At the same time as his ruling emerges, on the other side of the world in Europe, prestigious medical journal The Lancet releases a report on "non-communicable", or lifestyle, diseases.
Two Australian academics argue the alcohol and processed food industries are displaying the same behaviour as Big Tobacco, increasing their profits and market share at the cost of human lives.
The stats are pretty scary. While Natasha Harris died in a tragic and humiliating manner, in the very same year another 18 million people died from complications relating to high blood pressure and blood sugar, cholesterol and obesity.
"Much of [this] could be attributed to the consumption of ultra-processed foods and drinks," Rob Moodie and Bruce Neal wrote in The Lancet.
They believe self-regulation is failing, and show how the alcohol and processed food industries are behaving in much the same way as Big Tobacco, lobbying governments and disputing scientific evidence to protect their ever-expanding products and market share.

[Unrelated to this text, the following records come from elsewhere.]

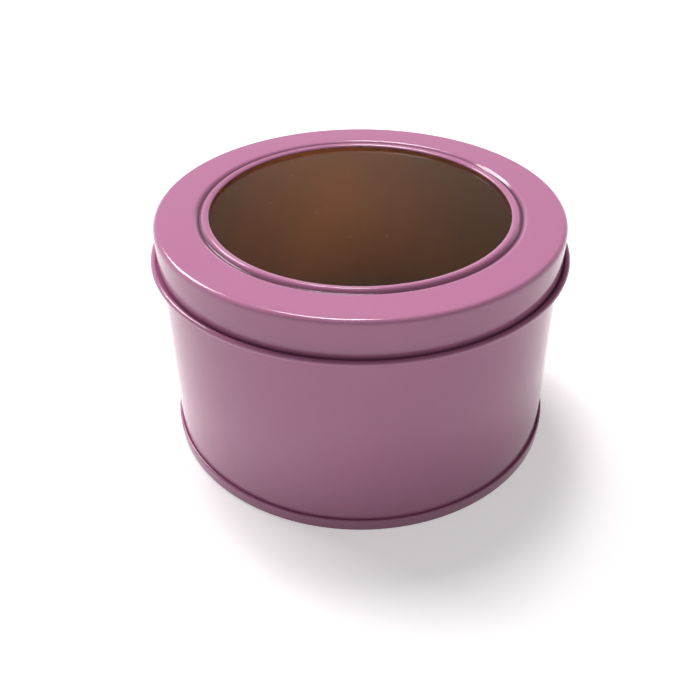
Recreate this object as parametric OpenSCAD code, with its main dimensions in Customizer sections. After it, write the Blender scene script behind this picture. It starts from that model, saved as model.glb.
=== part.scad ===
// Round tinplate tin with a clear window in its lift-off lid.
// The base stands on z = 0 and the tin's axis is the Z axis. All sizes are in millimetres.

/* [Overall] */
// Height of the closed tin, up to the lid's level panel
tin_h = 61; // [45:0.5:110]
// Outside diameter of the body wall
body_d = 101.4; // [84:0.2:130]
// Play between the body wall and the lid's skirt, on each side
lid_play = 0.35; // [0.15:0.05:0.6]
// Gap between the lid's panel and the rolled rim it sits on
seat_gap = 0.1; // [0.05:0.05:0.3]

/* [Tinplate] */
// Thickness of the body and base sheet
body_t = 0.23; // [0.18:0.01:0.28]
// Thickness of the lid sheet
lid_t = 0.25; // [0.18:0.01:0.3]
// Gap between sheets that are pressed together
fold_gap = 0.03; // [0.02:0.01:0.05]

/* [Lid] */
// Height of the lid, from its panel to the underside of its curl
lid_h = 10.5; // [8:0.25:20]
// Outside radius where the panel turns down into the skirt
lid_edge_r = 1.2; // [0.8:0.1:1.6]
// How far the curl stands out from the skirt
curl_out = 1.7; // [1.5:0.05:2.2]
// Height of the curl
curl_h = 1.35; // [1.1:0.05:1.6]

/* [Window] */
// Width of the lid's panel, from the skirt's outside to the window opening
ring_w = 13.5; // [12.5:0.25:18]
// Distance from the window opening to the crest of the bead round it
bead_in = 1.2; // [0.9:0.05:1.5]
// Distance from the crest of the bead to the bottom of the groove
bead_out = 1.3; // [1.1:0.05:1.6]
// Distance from the bottom of the groove to the level panel
groove_out = 1.4; // [1.1:0.05:1.7]
// How far the crest of the bead stands above the panel
bead_rise = 0.15; // [0:0.05:0.3]
// Depth of the groove below the panel
groove_depth = 0.7; // [0.4:0.05:0.85]
// Height of the folded edge at the window opening
hem_h = 1.15; // [1:0.05:1.4]
// Thickness of the clear pane
pane_t = 0.35; // [0.2:0.05:0.6]
// How far the pane's edge lies outside the groove
pane_lap = 0.9; // [0.4:0.1:1.5]

/* [Body] */
// Diameter of the rolled rim at the top of the body
rim_d = 2; // [1.6:0.1:2.4]
// Width of the folded seam up the side of the body
side_seam_w = 3.6; // [2.5:0.1:5]

/* [Base] */
// Height of the seam that joins the base to the body
seam_h = 3.2; // [2.6:0.1:4]
// Width of the flat that the tin stands on, under the seam
foot_w = 0.3; // [0.2:0.05:0.4]
// Height of the base's underside above the table
base_recess = 3.8; // [3:0.1:6]
// Inside radius where the base turns down along the wall
base_corner_r = 0.8; // [0.5:0.1:1.5]
// Distance from the wall to the middle of the base's stiffening bead
base_bead_in = 9; // [6:0.5:14]
// Width of the base's stiffening bead
base_bead_w = 5; // [3:0.5:8]
// Height of the base's stiffening bead
base_bead_h = 0.6; // [0.3:0.1:1]

/* [Hidden] */
$fn = 180;
steps = 8; // straight pieces in a quarter turn

lacquer = "#c582a8";
clear_film = "#d8dcdc66";
bare_tin = "#c9b98c";

// Body wall and its joint with the base, as middles of sheets
wall_r = body_d / 2 - body_t / 2;
layer = body_t + fold_gap;
body_top = tin_h - lid_t - seat_gap;
foot_turn_r = 2 * layer - foot_w / 2;
foot_z = foot_turn_r + body_t / 2;
hook_z = foot_z + foot_w / 2;
seam_top_z = seam_h - layer - body_t / 2;
rim_r = rim_d / 2 - body_t / 2;
rim_z = body_top - rim_d / 2;
side_seam_t = 3 * body_t;
side_line_w = 0.4; // width and depth of the line that the side seam shows outside
side_line_t = 0.1;

// Base
base_z = base_recess + body_t / 2;
chuck_r = wall_r - layer;
corner_r = base_corner_r + body_t / 2;
bead_mid_r = wall_r - base_bead_in;

// Lid
skirt_out = body_d / 2 + lid_play + lid_t;
skirt_r = skirt_out - lid_t / 2;
panel_z = tin_h - lid_t / 2;
edge_r = lid_edge_r - lid_t / 2;
curl_r = (curl_h - lid_t) / 2;
curl_mid_r = skirt_out + curl_out - lid_t / 2 - curl_r;
curl_z = tin_h - lid_h + curl_h / 2;

// Window edge
window_r = skirt_out - ring_w;
crest_r = window_r + bead_in;
groove_r = crest_r + bead_out;
flat_r = groove_r + groove_out;
crest_z = panel_z + bead_rise;
groove_z = panel_z - groove_depth;
hem_r = (hem_h - lid_t) / 2;
hem_z = crest_z - hem_r;
hem_tail = bead_out * 0.4; // length of the folded edge beyond the crest

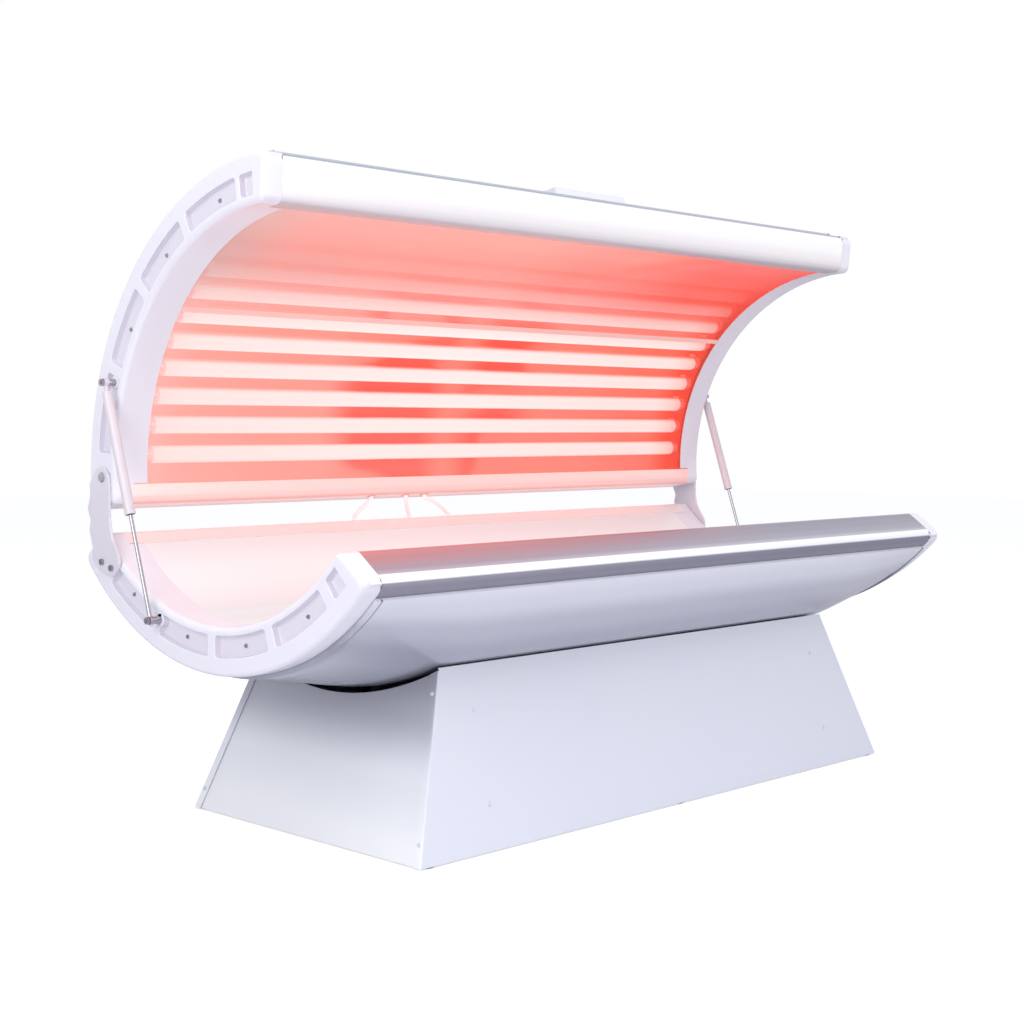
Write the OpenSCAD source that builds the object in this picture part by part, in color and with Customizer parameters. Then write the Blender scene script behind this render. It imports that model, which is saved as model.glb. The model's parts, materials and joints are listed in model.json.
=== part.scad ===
// A collagen bed: a lamp-lined lying trough on a sheet-metal pedestal, with a lamp-lined canopy
// that hangs on two end hinges and is held open by two gas struts.
// X runs along the bed, -Y is the open side that the user sits down on, Z is up from the floor.
// Both halves share one section, drawn about the centre of its curve with its middle straight down;
// an angle there is counted from straight down, positive towards the rear.

/* [Main sizes] */
// Length over the faces of the end caps
body_length = 1940; // [1840:10:2040]
// Radius of the curve that the user lies in, at the inner edge of the caps
lying_r = 514; // [500:1:526]
// Depth of the end caps from their inner edge to their outer edge
cap_depth = 96; // [92:1:104]
// Half of the angle that each half covers, up to its inner corners
arc_half = 46.3; // [45.5:0.1:47]
// Height of the lowest line of the bed's shell above the floor
shell_clear_z = 338.3; // [334:0.5:346]
// Radius that the outer shells stand proud of the end caps
shell_step = 7; // [5:0.5:9]
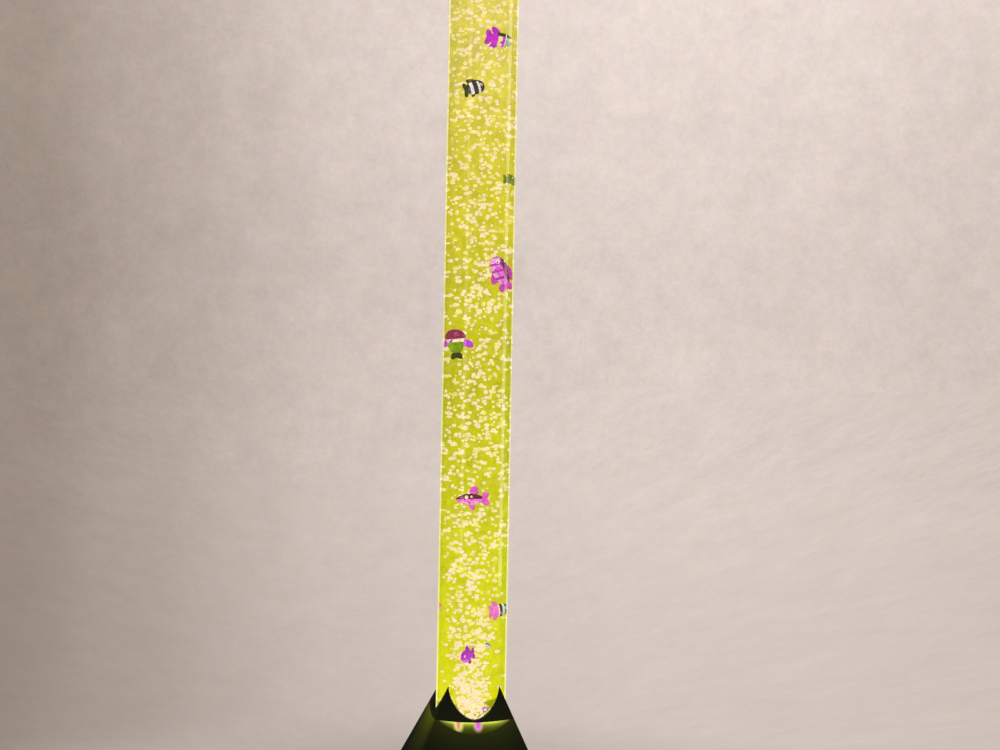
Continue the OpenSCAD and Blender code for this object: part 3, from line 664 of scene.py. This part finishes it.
# %% The paint with one fish's colours
def fish_material(name, **values):
    """Painted light: the paint's colour glows in the emission, standing in for the lit water's light shining
    through the plastic, with painted shading that is lighter on top and darker where the surface turns away.
    """
    material, tree, shader = new_material(name, {"Emission Strength": 1.0, "Specular IOR Level": 0.06})
    coat = add(tree, "Group", node_tree=paint)
    for label, value in {"tail": values["fins"], **values}.items():
        coat.inputs[label.replace("_", " ").capitalize()].default_value = value
    tree.links.new(coloured(tree, coat.outputs["Colour"], (0.15, 0.15, 0.15)), shader.inputs["Base Color"])
    calc = math_nodes(tree)
    # painted shading: the glow is lighter where the surface faces up and darker where it turns away from the view
    up = split(tree, add(tree, "NewGeometry").outputs["Normal"])[2]
    turned = add(tree, "LayerWeight", {"Blend": 0.5}).outputs["Facing"]
    painted_form_shading = calc("MULTIPLY_ADD", turned, -0.45, calc("MULTIPLY_ADD", up, 0.15, 1.25))
    lift = add(tree, "Group", node_tree=water_tint).outputs["Lift"]
    glow = coloured(tree, coloured(tree, coat.outputs["Colour"], lift), painted_form_shading)
    tree.links.new(glow, shader.inputs["Emission Color"])
    tree.links.new(coat.outputs["Roughness"], shader.inputs["Roughness"])
    bump = add(tree, "Bump", {"Strength": 0.5, "Distance": 0.0004, "Height": coat.outputs["Height"]})
    tree.links.new(bump.outputs[0], shader.inputs["Normal"])
    return material

# %% [markdown]
# Each fish hangs where its CAD solid is. The table repeats the solids' places in millimetres: across the
# tube, depth, height, then length, body height, nose-up angle and heading in degrees. The whole shoal is
# turned 7 degrees about the tube. A fish rides on its own body, so it swims up and down by itself.

# %% The shoal
PLUMP = 0.36                # a fish's thickness, as a share of its height
SHOAL_TURN = math.radians(-7)
VIOLET, PINK = rgb(204, 10, 220), rgb(248, 96, 228)
CREAM, INK, LEAF = rgb(255, 232, 205), rgb(42, 6, 58), rgb(118, 132, 0)
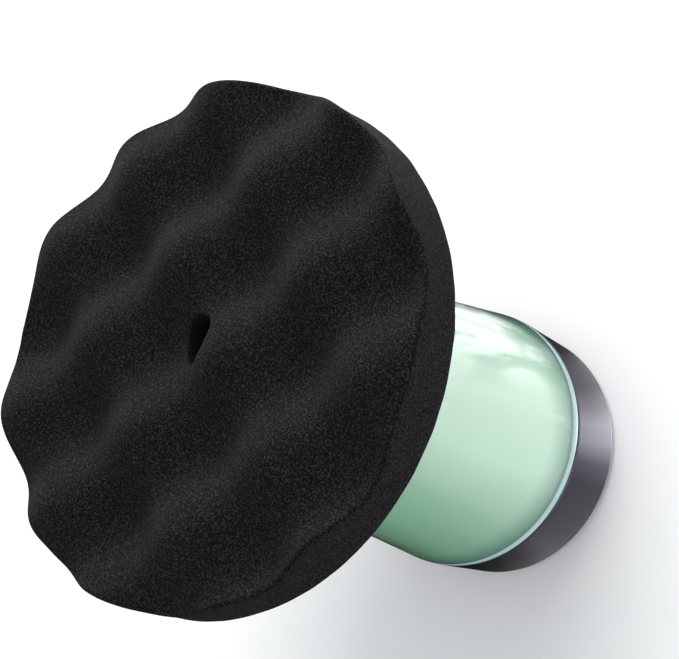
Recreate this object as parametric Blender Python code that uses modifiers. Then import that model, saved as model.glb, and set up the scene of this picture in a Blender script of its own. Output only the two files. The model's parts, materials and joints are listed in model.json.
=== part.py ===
"""Cordless palm-grip rotary polisher with a waffle foam pad.

Metres, +Z up. The tool stands on the foot ring of its rear cap at z = 0, its
spindle on the Z axis and its foam pad on top. Every dimension below is
written in millimetres and turned into metres by MM.
"""
from math import acos, cos, pi, radians, sin, tan

import bmesh
import bpy
from mathutils import Matrix, Vector

MM = 0.001
GAP = 0.3 * MM
WELD = 0.002 * MM
SCREW_MERGE = 0.01 * MM

# Facets round a turned piece, by its size
WIDE_STEPS = 36
SMALL_STEPS = 16
PIN_STEPS = 8

# Foam pad and the plate it sticks to
PAD_R = 75.0 * MM
PAD_EDGE_TAPER = 1.5 * MM
PAD_BACK_Z = 147.2 * MM
PAD_VALLEY = 10.9 * MM
PAD_CREST = 21.3 * MM
PAD_HOLE_R = 6.0 * MM
WAFFLE_PITCH = 35.25 * MM
WAFFLE_TURN = radians(56.9)
WAFFLE_PHASE_ALONG = radians(111.4)
WAFFLE_PHASE_ACROSS = radians(63.5)
WAFFLE_RINGS = 9
LOOP_R = 73.5 * MM
LOOP_THICKNESS = 1.4 * MM
HOOK_R = 61.5 * MM
HOOK_THICKNESS = 1.0 * MM
PLATE_R = 62.5 * MM
PLATE_RIM = 4.0 * MM
PLATE_DEPTH = 13.0 * MM
PLATE_HUB_R = 17.0 * MM
INSERT_R = 11.0 * MM
INSERT_LENGTH = 11.0 * MM
PLATE_SKIN = 1.6 * MM
PLATE_RIM_ROUND = 1.2 * MM
PLATE_HUB_FLARE = 6.0 * MM
PLATE_HUB_HEIGHT = 4.0 * MM
PLATE_HUB_ROUND = 3.0 * MM

# Body shell: a straight cone, widest at the trim ring
SHELL_REAR_Z = 30.9 * MM
SHELL_REAR_R = 43.4 * MM
SHELL_FRONT_Z = 124.0 * MM
SHELL_TAPER = 0.1133
SHELL_WALL = 2.2 * MM
SLEEVE_OFFSET = 2.6 * MM
SLEEVE_WALL = 1.5 * MM
NOSE_Z = 128.0 * MM
NOSE_R = 23.0 * MM
NOSE_LIP = 3.5 * MM
NOSE_SPIGOT = 2.4 * MM
NOSE_FLANGE_INSET = 4.5 * MM
NOSE_FLANGE_HEIGHT = 1.4 * MM
SHELL_FRONT_ROUND = 2.0 * MM
SLEEVE_SETBACK = 0.6 * MM

# Trim ring, rear cap and foot ring
RING_REAR_Z = 27.9 * MM
RING_FRONT_Z = 30.6 * MM
RING_R = 43.6 * MM
CAP_TOP_R = 43.5 * MM
CAP_TOP_Z = 27.6 * MM
CAP_BASE_R = 42.0 * MM
CAP_BASE_Z = 0.6 * MM
CAP_BORE_R = 39.4 * MM
CAP_FLOOR_Z = 4.8 * MM
CAP_RECESS_R = 33.2 * MM
CAP_RECESS_Z = 2.2 * MM
FOOT_R = 39.0 * MM
FOOT_INNER_R = 35.2 * MM
FOOT_HEIGHT = 2.3 * MM
SLEEVE_REAR_R = 39.0 * MM
SLEEVE_REAR_Z = 5.2 * MM
SLEEVE_FLANGE = 4.5 * MM
SLEEVE_FLANGE_R = 27.8 * MM

# Fasteners
CAP_SCREW_PCD_R = 30.2 * MM
CAP_SCREW_COUNT = 3
GEARBOX_SCREW_PCD_R = 28.4 * MM
GEARBOX_SCREW_COUNT = 4
GEARBOX_SCREW_HOLE_R = 1.35 * MM
CAP_SCREW_HOLE_R = 1.75 * MM
GEARBOX_SCREW = (1.1 * MM, 1.9 * MM, 6.0 * MM)
CAP_SCREW = (1.45 * MM, 2.6 * MM, 6.6 * MM)

# Gears: a fixed ring, three planets and a sun, all of one module
MODULE = 1.0 * MM
SUN_TEETH = 12
PLANET_TEETH = 18
RING_TEETH = 48
PLANET_COUNT = 3
GEAR_WIDTH = 7.5 * MM
GEAR_Z = 102.5 * MM
TOOTH_HEIGHT = 0.85
TOOTH_ROOT = 1.2
BACKLASH = 0.26 * MM
PRESSURE_ANGLE = radians(22.5)
RING_GEAR_R = 26.5 * MM
PIN_R = 2.0 * MM
CARRIER_R = 20.5 * MM
CARRIER_Z = 110.6 * MM
CARRIER_THICKNESS = 3.6 * MM
PIN_OVERHANG = 4.4 * MM
PIN_REAR_STEP = 0.5 * MM
CARRIER_ROOM = 1.0 * MM
RING_GEAR_LEDGE = 2.0 * MM

# Gearbox housing, spindle and its two sealed bearings
HOUSING_R = 28.3 * MM
HOUSING_FLANGE_R = 30.8 * MM
HOUSING_REAR_Z = 98.9 * MM
HOUSING_FLANGE = 3.0 * MM
HOUSING_SHOULDER_Z = 114.8 * MM
HOUSING_FRONT_Z = 129.4 * MM
HOUSING_NECK_R = 14.5 * MM
SPINDLE_R = 7.5 * MM
SPINDLE_THREAD_R = 7.0 * MM
SPINDLE_TIP_Z = 141.5 * MM
BEARING_R = 12.0 * MM
BEARING_WIDTH = 5.0 * MM
SPIGOT_STEP = 1.2 * MM
THREAD_SHOULDER = 0.6 * MM
THREAD_CHAMFER = 0.9 * MM
NECK_SLOPE_TOP = 4.6 * MM
NECK_SLOPE_LOW = 2.2 * MM
NECK_ROUND = 0.6 * MM
RACE_WALL = 1.7 * MM
SHIELD_OFFSET = 2.1 * MM
SHIELD_THICKNESS = 0.6 * MM
CLIP_REACH = 1.8 * MM
CLIP_THICKNESS = 0.8 * MM
BEARING_ZS = (115.4 * MM, 121.2 * MM)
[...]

The coroner and Natasha's husband both believe warning labels should be put on Coke. Her family has said they did not believe her Coke consumption could be dangerous, because there are no warnings on the product.
When I told one of my libertarian friends I was writing about Professors Moodie and Neal's report, he was pissed off.
"I'm just imagining it...," he wrote. "Science says govt should take over all our food and drink choices!"
"Mandates and rations all round! It's science! A study said it so it must be so!"
Now, despite the slightly worrying inference that science is not to be trusted, he raises a serious point.
How much regulation of companies is OK, and how much of our unhealthy lifestyles should be left up to us?
Anyone who has tried to navigate a supermarket aisle while on a diet knows how difficult it can be to even fully understand what you are putting in your body.
And as multinational food producers grow, they bump out local, fresh food providers and replace them with their own, ultra-processed, cheaper products. Already, the top ten food companies produce 50 per cent of what Americans eat. And internationally the top ten companies produce 15 per cent of the whole world's food, The Lancet reports.
There is clearly a balance to be struck between our health, the quality and length of our lives, and the ability of legitimate companies to act freely, innovate and make profits and jobs (although I don't buy the argument it's a straight government intervention vs individual choice issue - often regulation gives people more choice, when it forces industry to give them more info about what is actually in their food).
Where you fall in this debate cuts down into some pretty deep political beliefs.
And it doesn't just stop at regulation of industry. As I've written about here, we are now learning more about the ways in which early life poverty could change our most fundamental genetic characteristics, a process known as epigenetics.
The question is, are we willing to make the political choices that might to turn out to be the most effective in dealing with this.